The Three C’s of a Scene

Your primary focus is on story and less on writing scenes, sharp dialogue or gripping action.

Inevitably, though, once figured out your characters and their journeys, you are down to the daunting task of writing that next draft.


The Dept Revisited – A rerun of the best of the Story Dept.


You will be writing at the scene level, and a slightly different set of rules comes into play.

Suddenly the very particular way in which you organize and formulate your thoughts becomes crucially important, as your mastery of language, i.e. grammar and vocabulary.

From the most common mistakes I have found in my clients’ scene writing, I have deducted three particular qualities.These three qualities your screenplay MUST have if you want the discerning reader to continue reading all the way to THE END, if you want your script to stand up to the competition and have a chance of being produced.
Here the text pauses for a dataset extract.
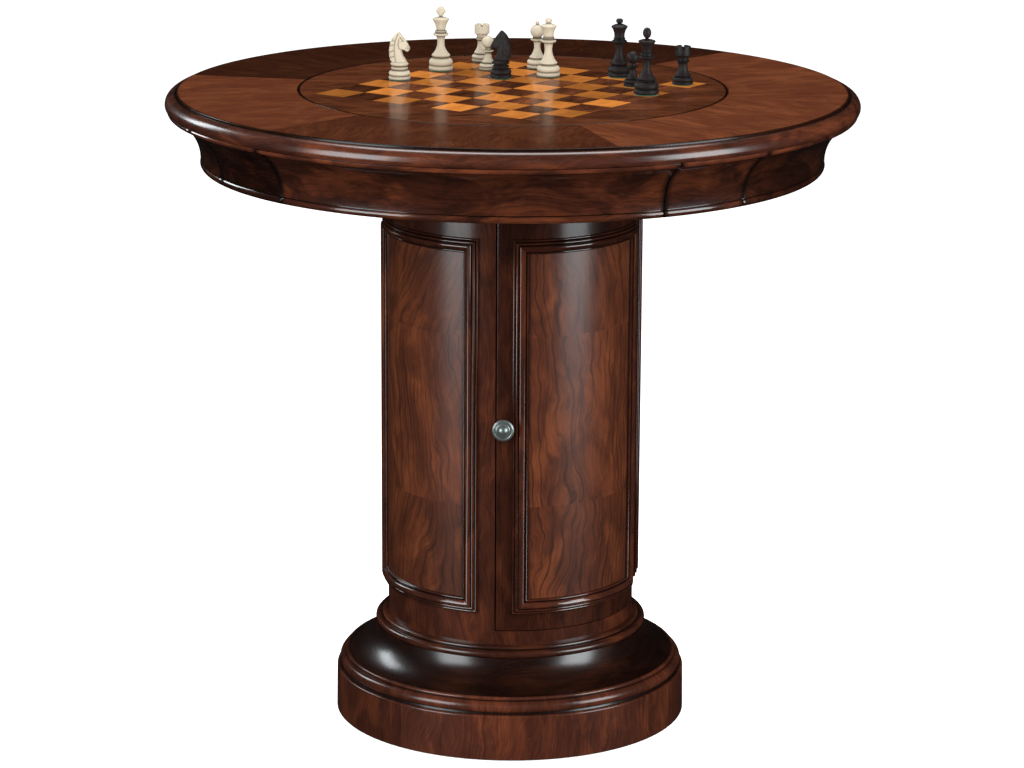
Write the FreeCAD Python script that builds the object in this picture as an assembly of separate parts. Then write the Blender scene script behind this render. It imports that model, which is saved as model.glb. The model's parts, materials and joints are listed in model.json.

In each and every scene of your screenplay, your writing must be:

1. Clear

2. Concise

3. Colorful

Let’s look at these primary qualities one by one, in order of decreasing priority:

CLARITY

It is of the utmost importance that what you want to show, is on the paper. Don’t leave anything essential to the interpretation of the reader, the actor, the director. If it has to be on the screen, even if you want it to be felt by the audience rather than seen, it still must be on the page and it must be undeniably clear in the mind of the reader.

If it is not going on the screen, it shouldn’t be in the script anyway.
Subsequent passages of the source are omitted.